- COLLECTED DATA -

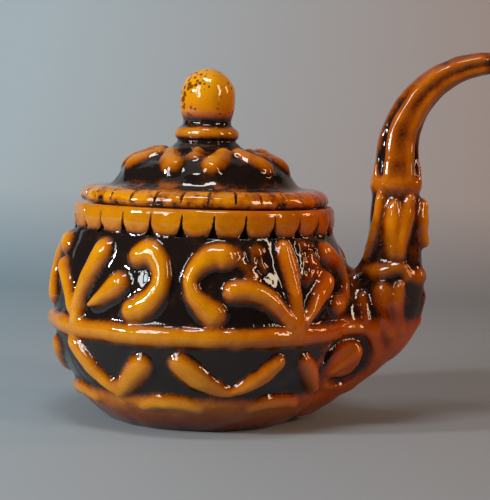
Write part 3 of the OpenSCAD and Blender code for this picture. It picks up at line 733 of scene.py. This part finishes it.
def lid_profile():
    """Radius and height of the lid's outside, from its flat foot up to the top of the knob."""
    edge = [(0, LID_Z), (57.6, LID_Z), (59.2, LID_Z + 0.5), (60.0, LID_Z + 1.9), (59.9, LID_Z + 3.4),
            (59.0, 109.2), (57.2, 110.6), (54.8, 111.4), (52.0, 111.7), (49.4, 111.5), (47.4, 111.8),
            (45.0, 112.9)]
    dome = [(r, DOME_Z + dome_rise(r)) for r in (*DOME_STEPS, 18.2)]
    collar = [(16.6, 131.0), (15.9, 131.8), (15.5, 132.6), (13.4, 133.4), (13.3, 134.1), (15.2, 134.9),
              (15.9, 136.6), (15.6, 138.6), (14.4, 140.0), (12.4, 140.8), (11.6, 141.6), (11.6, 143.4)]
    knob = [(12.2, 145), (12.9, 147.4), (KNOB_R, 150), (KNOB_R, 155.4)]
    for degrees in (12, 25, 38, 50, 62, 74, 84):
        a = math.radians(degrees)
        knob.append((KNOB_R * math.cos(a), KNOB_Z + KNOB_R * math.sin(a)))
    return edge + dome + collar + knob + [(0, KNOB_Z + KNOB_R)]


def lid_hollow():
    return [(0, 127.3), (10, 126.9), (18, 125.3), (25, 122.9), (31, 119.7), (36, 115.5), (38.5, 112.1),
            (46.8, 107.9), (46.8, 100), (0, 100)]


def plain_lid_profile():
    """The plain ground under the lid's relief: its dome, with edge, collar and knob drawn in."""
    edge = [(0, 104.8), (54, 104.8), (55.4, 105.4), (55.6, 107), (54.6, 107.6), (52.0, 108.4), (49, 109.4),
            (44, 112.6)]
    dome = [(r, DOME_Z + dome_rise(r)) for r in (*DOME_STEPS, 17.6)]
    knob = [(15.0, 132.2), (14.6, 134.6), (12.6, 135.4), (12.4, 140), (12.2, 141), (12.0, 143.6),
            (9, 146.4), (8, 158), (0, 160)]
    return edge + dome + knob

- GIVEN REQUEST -
Return exactly the lines from the beginning of the data above through the one containing "return edge + dome + collar", please. Include both end lines and add nothing else.

- SOLUTION TO THIS PROBLEM -
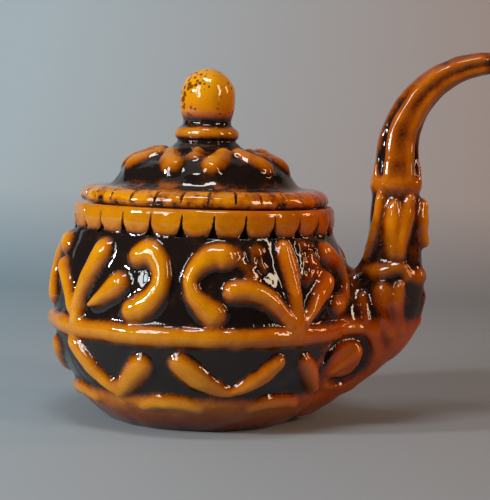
Write part 3 of the OpenSCAD and Blender code for this picture. It picks up at line 733 of scene.py. This part finishes it.
def lid_profile():
    """Radius and height of the lid's outside, from its flat foot up to the top of the knob."""
    edge = [(0, LID_Z), (57.6, LID_Z), (59.2, LID_Z + 0.5), (60.0, LID_Z + 1.9), (59.9, LID_Z + 3.4),
            (59.0, 109.2), (57.2, 110.6), (54.8, 111.4), (52.0, 111.7), (49.4, 111.5), (47.4, 111.8),
            (45.0, 112.9)]
    dome = [(r, DOME_Z + dome_rise(r)) for r in (*DOME_STEPS, 18.2)]
    collar = [(16.6, 131.0), (15.9, 131.8), (15.5, 132.6), (13.4, 133.4), (13.3, 134.1), (15.2, 134.9),
              (15.9, 136.6), (15.6, 138.6), (14.4, 140.0), (12.4, 140.8), (11.6, 141.6), (11.6, 143.4)]
    knob = [(12.2, 145), (12.9, 147.4), (KNOB_R, 150), (KNOB_R, 155.4)]
    for degrees in (12, 25, 38, 50, 62, 74, 84):
        a = math.radians(degrees)
        knob.append((KNOB_R * math.cos(a), KNOB_Z + KNOB_R * math.sin(a)))
    return edge + dome + collar + knob + [(0, KNOB_Z + KNOB_R)]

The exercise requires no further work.